Hollidge, 27, survived a trio of scrapes that could have been disastrous, beginning with the lap-six restart moment with Stone.
“I kind of stayed in the black getting down the (front) straightaway and I had a nose on (Stone) getting into one,” Hollidge, who started from the outside pole, said of the lap-six restart. “We got through the middle and he bounced through a rut and kind of got into my left-front and that knocked me up out of the groove. Luckily we salvaged things because a caution came out not long after that (lap 13).

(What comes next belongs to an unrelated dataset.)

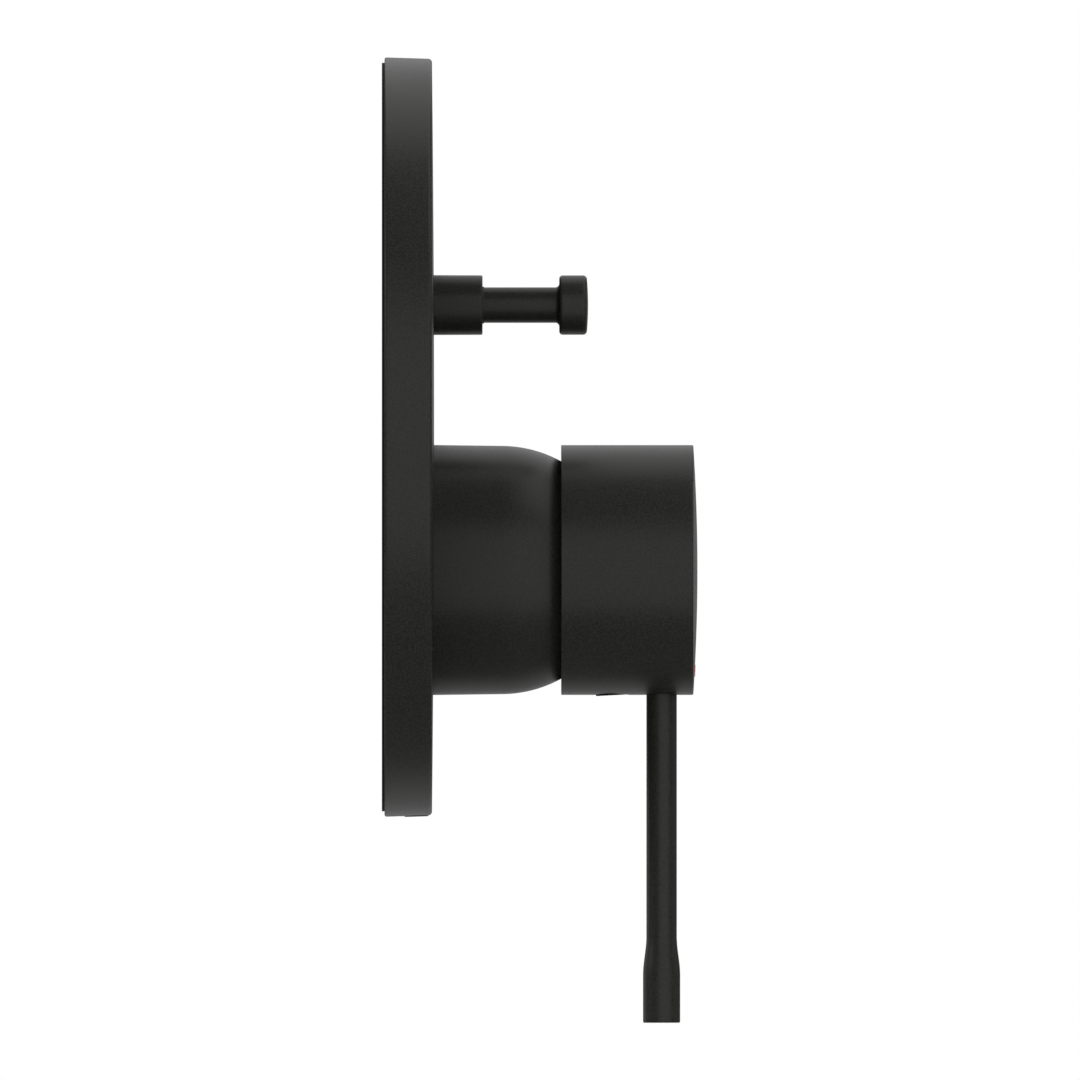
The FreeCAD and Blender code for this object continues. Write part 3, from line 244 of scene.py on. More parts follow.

“Later in the race me and Austin (Hubbard) got together going down the backstretch. He was going right when he bounced through a hole and I was weaving left to get back to the bottom, and we kind of met in the middle and it tore my (left-front) fender flare off.”
Finally, on the final circuit Hollidge’s Greg Gunter-owned XR1 Rocket car nearly collided with the slowing Troutman.
“He had a flat there the last lap and when he rolled off the back straightway I seen it laid over, and then when he come back on the track it was still laid over,” said Hollidge, who won an Ultimate Super Late Model Series event at Georgetown in June. “I don’t know if he knew it or not, but it was the last lap, so he had to go for it. Fortunately, we got by him and finished third.”
Notes: Five caution flags slowed the event, all during the first 16 laps. ... Pre-race favorite Ricky Elliott of Seaford, Del., who started fourth, retired on lap six due to a broken lift bar in his car's rearend. ... Glenn Elliott of Sykesville, Md., started third and ran in the top five until clipping an inside marker tire and bending his car’s nose. He slowed on lap 16 to draw a caution flag. … Mark Pettyjohn of Milton, Del., fielded two cars, putting his brother David in his second machine. Mark finished seventh while David was 12th in his first start since escaping a fiery wreck at Delaware International two years ago. …Campbell's Collision added $1,000 to the Super Late Model winner's purse, boosting it to $5,000. ... Brett Ballard won the $2,000 Crate Late Model feature.